The latest AHPRA newsletter warns doctors off providing medical certificates without a real-time consult.


The health practitioner regulator has fired another warning shot at online-only telehealth clinics, this time aimed at businesses that provide medical certificates without a real-time consult.

In its latest newsletter, the Medical Board of Australia included a section advising doctors that medical certificates are technically medical services where both the AHPRA code of conduct and telehealth guidelines apply.

“Doctors employed by companies advertising ‘online medical certificates’ that are ‘quick and easy’ – with patients receiving an emailed certificate within minutes of completing an online questionnaire, without a consultation – may be breaching professional standards,” the article read.

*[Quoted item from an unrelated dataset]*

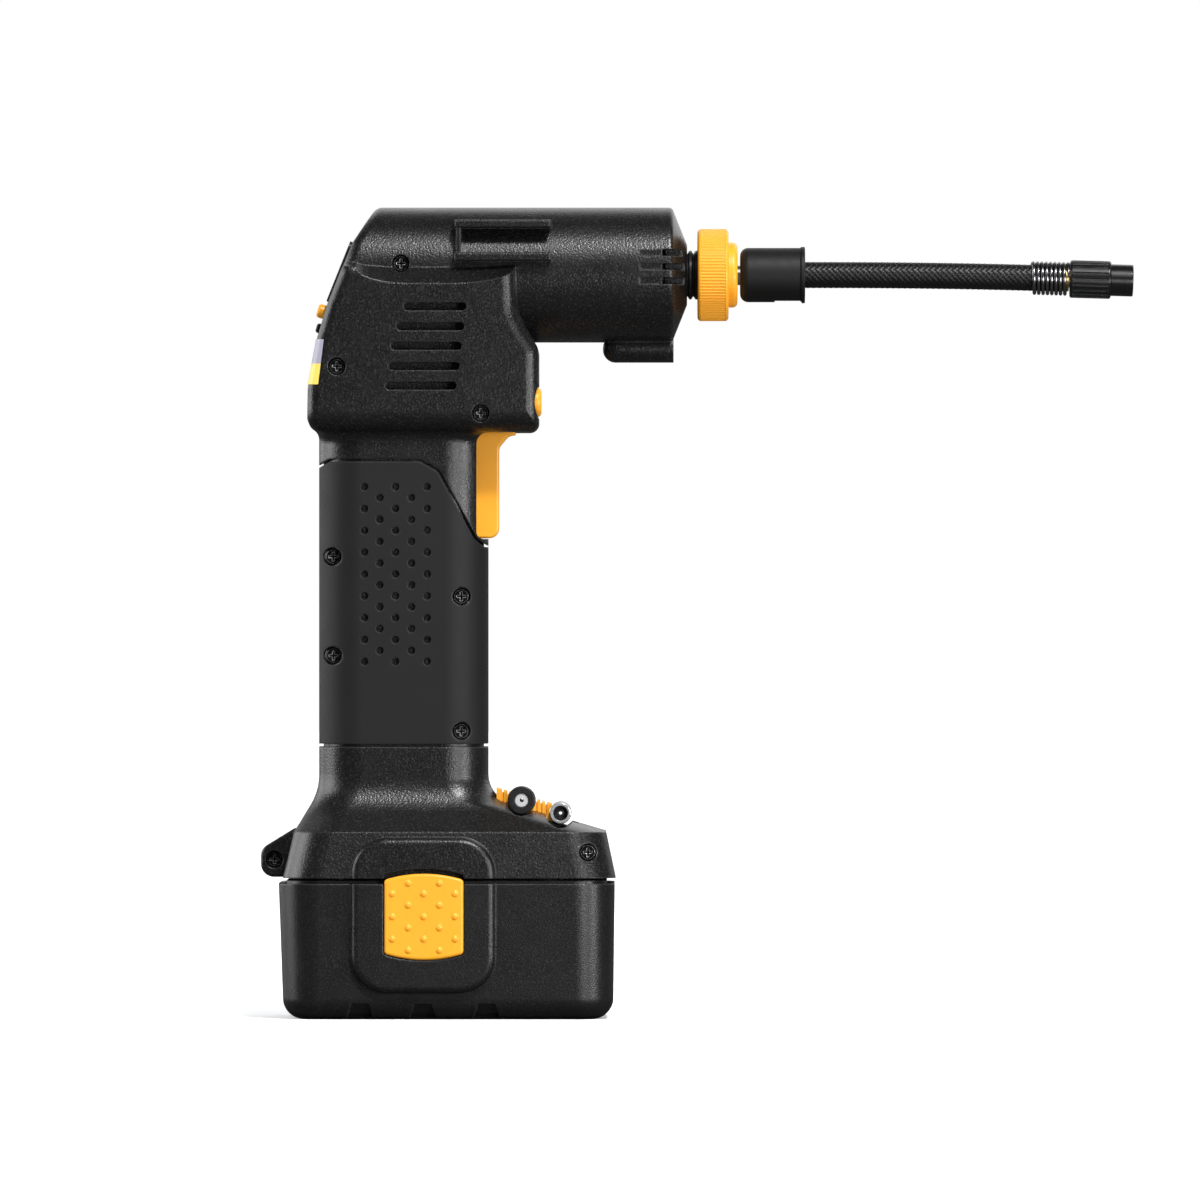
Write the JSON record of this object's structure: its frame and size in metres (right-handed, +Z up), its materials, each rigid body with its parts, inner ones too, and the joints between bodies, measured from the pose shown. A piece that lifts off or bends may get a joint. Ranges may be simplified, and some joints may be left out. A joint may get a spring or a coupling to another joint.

Online-only telehealth clinics have proliferated since the pandemic, with many geared toward specific illnesses or issues.

A simple Google search for “medical certificate” currently returns results for 12 different online clinics offering certificates for as little as $11 a pop – and that’s just the first page.

Some advertise bargain rates for multi-day certificates – $18 for one day, $36 for multiple days – while others promise to deliver a certificate “in minutes”.

At least one clinic offered to backdate certificates.

“The community places a great deal of trust in doctors,” the Medical Board said.

“Consequently, doctors have been given the authority to sign a variety of documents, including sickness certificates, on the assumption they will only sign statements that they know, or reasonably believe, to be true.”

The warning comes just a few weeks after AHPRA and the Medical, Pharmacy and Nursing and Midwifery Boards of Australia co-signed a statement outlining concerns about single-issue telehealth clinics.

In the statement, the boards flagged telehealth services “designed to provide customers with access to a predetermined medicine” and reiterated the role that real-time consults play in good medicine.

“Regardless of what model of care they use to prescribe or dispense, all health practitioners should be prepared to be able to explain to their Board how their practice meets their professional obligations to provide safe and appropriate health care,” they said. To date, there has not been a wider compliance campaign aimed at single-issue telehealth.